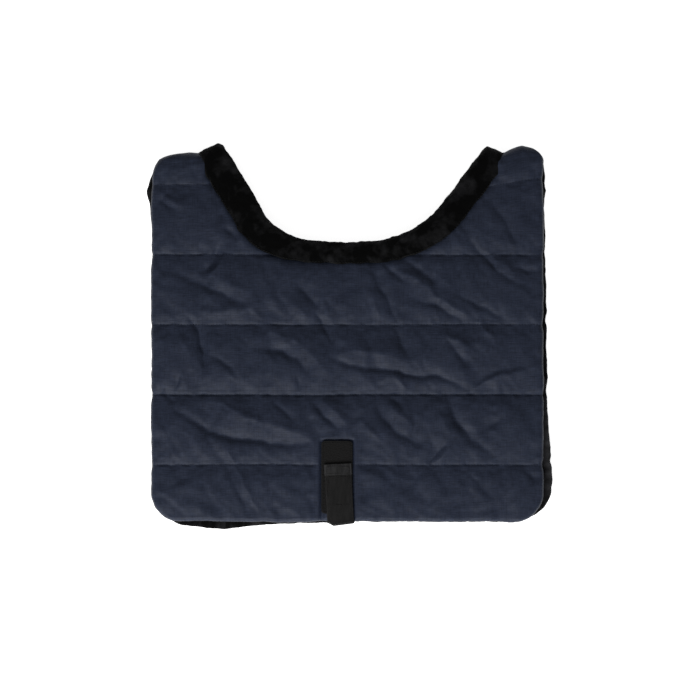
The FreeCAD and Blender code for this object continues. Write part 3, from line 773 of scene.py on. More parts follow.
def neck_line(step):
    """The right half of the neck's edge on the front, from the bottom to the crest: x, q and direction."""
    base = np.linspace(0, NECK_BASE_TURN, max(2, round(NECK_BASE_R * NECK_BASE_TURN / step)))
    bend = NECK_SLOPE - NECK_BASE_TURN
    corner = np.linspace(NECK_BASE_TURN, NECK_SLOPE, round(NECK_CORNER_R * bend / step))[1:]
    end_q = NECK_CORNER[1] + NECK_CORNER_R * math.cos(NECK_SLOPE)
    side = np.linspace(end_q, FOLD_R, round((end_q - FOLD_R) / math.sin(NECK_SLOPE) / step))[1:]
    over = np.linspace(FOLD_R, 0, 12)[1:]
    x = np.concatenate([
        NECK_BASE[0] + NECK_BASE_R * np.sin(base),
        NECK_CORNER[0] + NECK_CORNER_R * np.sin(corner),
        NECK_HALF_WIDTH - side / math.tan(NECK_SLOPE),
        NECK_HALF_WIDTH - seen_drop(over) / math.tan(NECK_SLOPE),
    ])
    q = np.concatenate([
        NECK_BASE[1] + NECK_BASE_R * np.cos(base),
        NECK_CORNER[1] + NECK_CORNER_R * np.cos(corner),
        side,
        over,
    ])
    straight = np.full(len(side), NECK_SLOPE)
    level = NECK_SLOPE + (math.pi / 2 - NECK_SLOPE) * smooth(1 - over / FOLD_R)
    return x, q, np.concatenate([base, corner, straight, level])


def both_halves(x, q, turn):
    """The neck's edge from its left end to its right end, from the right half."""
    return [np.concatenate([sign * a[:0:-1], a]) for sign, a in ((-1, x), (1, q), (-1, turn))]


def neck_ring():
    """The whole neck edge as one loop: over the front from left to right, then back over the back panel."""
    front = both_halves(*neck_line(2.2 * MM))
    return [np.concatenate([a, sign * a[-2:0:-1]]) for sign, a in zip((1, -1, 1), front)]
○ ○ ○
Brief: Reproduce each line holding the word "from".

Right answer:
The FreeCAD and Blender code for this object continues. Write part 3, from line 773 of scene.py on. More parts follow.
    """The right half of the neck's edge on the front, from the bottom to the crest: x, q and direction."""
    """The neck's edge from its left end to its right end, from the right half."""
    """The whole neck edge as one loop: over the front from left to right, then back over the back panel."""